Il devrait en résulter une concordance entre ce nouvel examen approfondi des demandes de brevet français devant l’INPI et celui des demandes de brevet européen devant l’OEB.

Date d’entrée en vigueur : 1 an après la promulgation de la loi, soit à compter du 22 mai 2020. 

2. La mise en place d’une procédure d’opposition devant l’INPI (article 121 de la loi PACTE)

L’article 121 de la loi PACTE instaure une procédure d’opposition devant l’INPI à l’encontre des brevets français. Il est donc possible pour des tiers d’obtenir devant l’INPI la révocation d’un brevet français pour une invention dépourvue de nouveauté et/ou d’activité inventive.

Cette réforme crée donc la possibilité d’obtenir l’annulation d’un brevet par voie administrative alors que seule la voie judiciaire est aujourd’hui ouverte à l’encontre des brevets français.

Date d’entrée en vigueur : celle d’une loi de ratification d’une ordonnance prévue par l’article 121, l’ordonnance devant être prise dans un délai maximum de 9 mois à compter de la promulgation de la loi PACTE, soit avant le 22 février 2020 et le projet de loi de ratification devant être déposé au Parlement dans un délai de 6 mois de la publication de l’ordonnance.

Concernant les deux dispositions ci-dessus décrites, on peut souligner que la mise en place de la procédure d’opposition est complémentaire à celle du renforcement de la procédure d’examen, l’une intervenant avant la délivrance et pouvant conduire au rejet de la demande de brevet et l’autre intervenant après la délivrance et pouvant conduire à la révocation du brevet ou à une limitation de sa portée.

La nouvelle procédure d’obtention des brevets permet ainsi d’assurer la délivrance de brevets français de qualité et d’éviter de perturber la vie économique par des brevets de validité contestable.

3. Le renforcement des certificats d’utilité (article 118 de la loi PACTE)

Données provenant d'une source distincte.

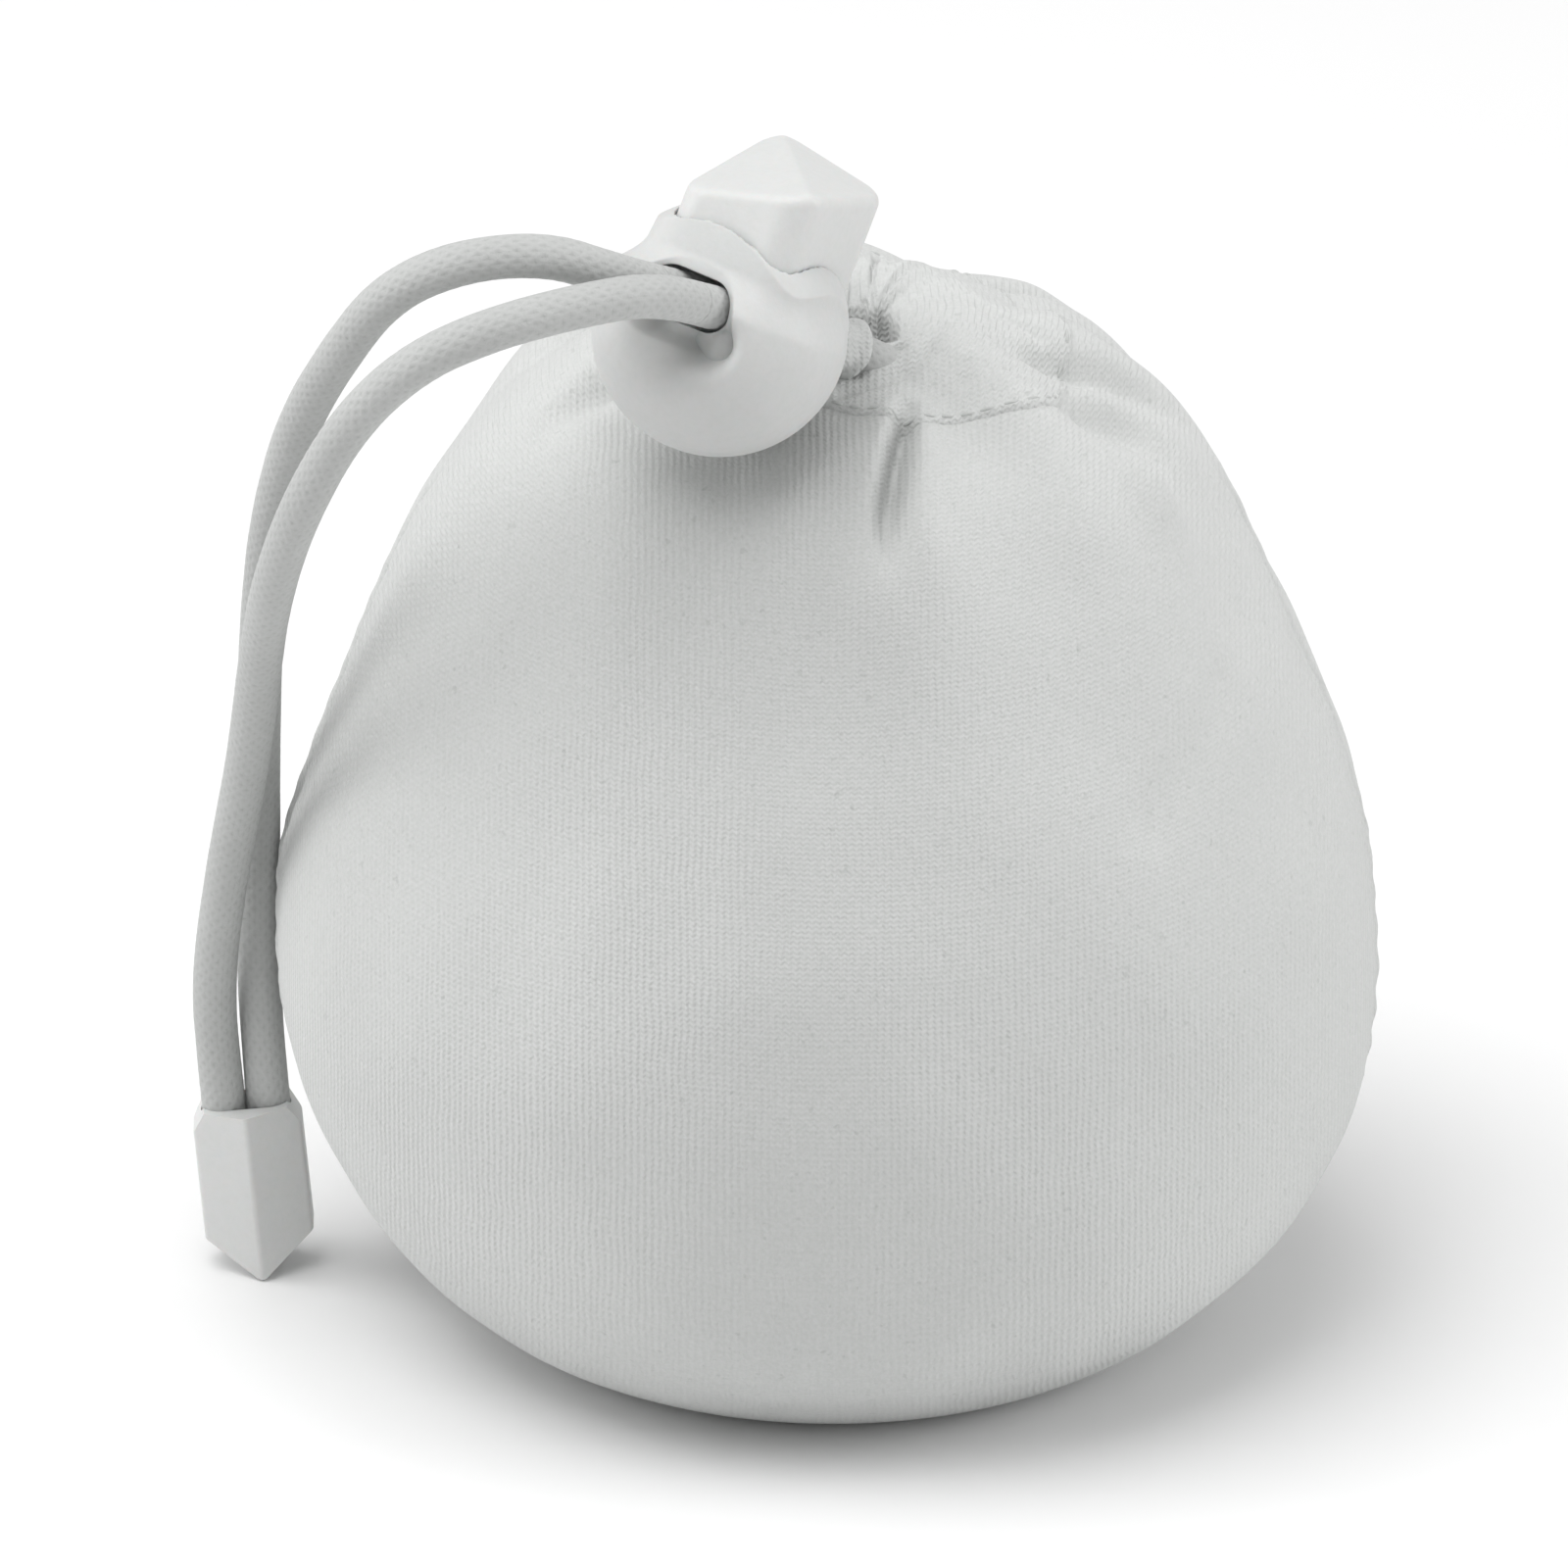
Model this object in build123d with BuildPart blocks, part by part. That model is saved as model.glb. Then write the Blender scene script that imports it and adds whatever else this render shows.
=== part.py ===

La durée de vie du certificat d’utilité est allongée, et passe ainsi de 6 ans à 10 ans. De plus, il est dorénavant possible de transformer une demande de certificat d’utilité en demande de brevet (avant seul l’inverse était possible, à savoir transformation d’une demande de brevet en certificat d’utilité).

Date d’entrée en vigueur : 23 mai 2020 au plus tard.

4. Délais de prescription (article 124 de la loi PACTE)

L’article 124 de la loi PACTE traite de la prescription des actions en contrefaçon d’une part et de celle des actions en nullité d’autre part.

En ce qui concerne les actions en contrefaçon, l’article 124 prévoit une modification du point de départ de la prescription des actions en contrefaçon de titres de propriété industrielle : elles seront désormais prescrites par cinq ans, non plus « à compter des faits qui en sont la cause » (c’est-à-dire à compter de la date de réalisation des actes de contrefaçon), mais « à compter du jour où le titulaire d’un droit a connu ou aurait dû connaître le dernier fait lui permettant de l’exercer ».

L’application dans le temps aux faits antérieurs à la date d’entrée en vigueur de la loi PACTE sera déterminée par la jurisprudence à venir.

En ce qui concerne les demandes en nullité, le Code de la propriété intellectuelle ne prévoit aucune disposition et les tribunaux ont ainsi fait application des dispositions de droit commun de l’article 2224 du Code civil (délai quinquennal « à compter du jour où le titulaire d’un droit a connu ou aurait dû connaître les faits lui permettant de l’exercer »).

L’article 124 de la loi PACTE prévoit que l’action en nullité des titres de propriété industrielle est imprescriptible. Cette imprescriptibilité s’applique aux titres en vigueur mais sera sans effet sur les décisions ayant force de chose jugée à cette date.

Date d’entrée en vigueur : au jour de la publication de la loi, soit le 23 mai 2019.